If you can get to this point yourself, you're golden.

Hugging face token

The software itself is all available as Python modules. You need to install the following:

pip install diffusers transformers scipy

You need to login into huggingface on the command-line. It will prompt for the token that you just created on the website.

huggingface-cli login

You can then generate images in python scripts by calling the StableDiffusionPipeline from diffusers. In the sample script below, you can see the steps: download the model, switch to using the GPU, then feed in the prompts, and write the output image.

import torch
from diffusers import StableDiffusionPipeline
from PIL import Image
from torch import autocast

prompts = ["a gentleman otter in a 19th century portrait",
    "Cat penguin",
    "father speaking to son Fine Art"]


# make sure you're logged in with `huggingface-cli login`
pipe = StableDiffusionPipeline.from_pretrained("CompVis/stable-diffusion-v1-4",
     use_auth_token=True)

print('Loaded model')
pipe = pipe.to("cuda")
generator = torch.Generator("cuda").manual_seed(200)

print('running...')
with autocast("cuda"):
    for prompt in prompts:
      prompt = prompt.strip()
      image = pipe(prompt, num_inference_steps=100, generator=generator )["sample"][0]
      prompt_filename = (prompt[:30] + '..') if len(prompt) > 30 else prompt
      output = prompt_filename.replace(' ', '_').replace(',', '') + ".png"
      print(f'Saving image: {prompt} to {output}')
      image.save(output)

Some things to note:

The StableDiffusionPipeline.from_pretrained will download the required models at runtime. This will take up ~5GB.
You need to setup the authenication token at huggingface.co.
You could also feed the token in directly with pipe = StableDiffusionPipeline.from_pretrained("CompVis/stable-diffusion-v1-4", use_auth_token=YOUR_TOKEN), rather than giving a boolean as I have done. This would allow you to skip the huggingface-cli step above.
torch.Generator("cuda").manual_seed(200) allows you to choose the random seed.
num_inference_steps is the number of iterations, the higher the more detail will be added to the resulting picture. This increases the runtime, and it does not mean that the picture will be better. If not specified it will run with the default value of 51. The maximum number of iterations depends on the amount of GPU memory available.

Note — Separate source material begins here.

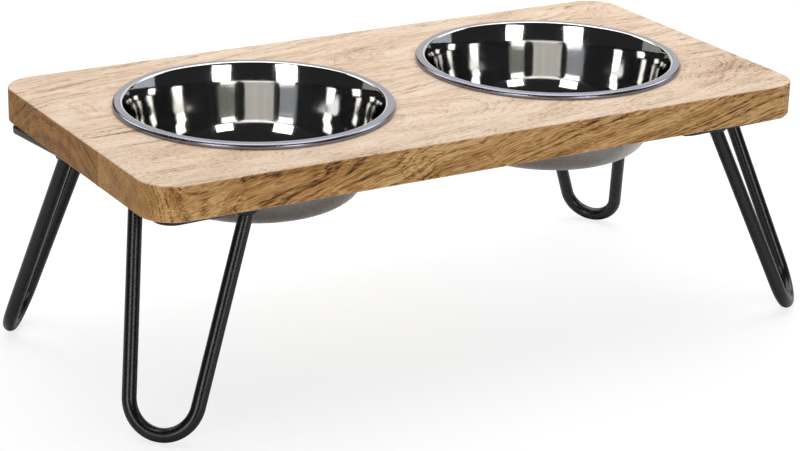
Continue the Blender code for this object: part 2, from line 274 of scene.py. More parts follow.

I had a lot of help from this Google Collab notebook, which explains more advanced topics like showing images on a grid and creating your own diffusers.

Some of the glorious output

A gentleman otter in a 19th century portrait

prompt: a gentleman otter in a 19th century portrait

Cat penguin

prompt: Cat penguin

Father speaking to son, Fine Art

prompt: father speaking to son, Fine Art

an ornate lighthouse rising from the sea

prompt: an ornate lighthouse rising from the sea

medieval shops and towns

prompt: medieval shops and towns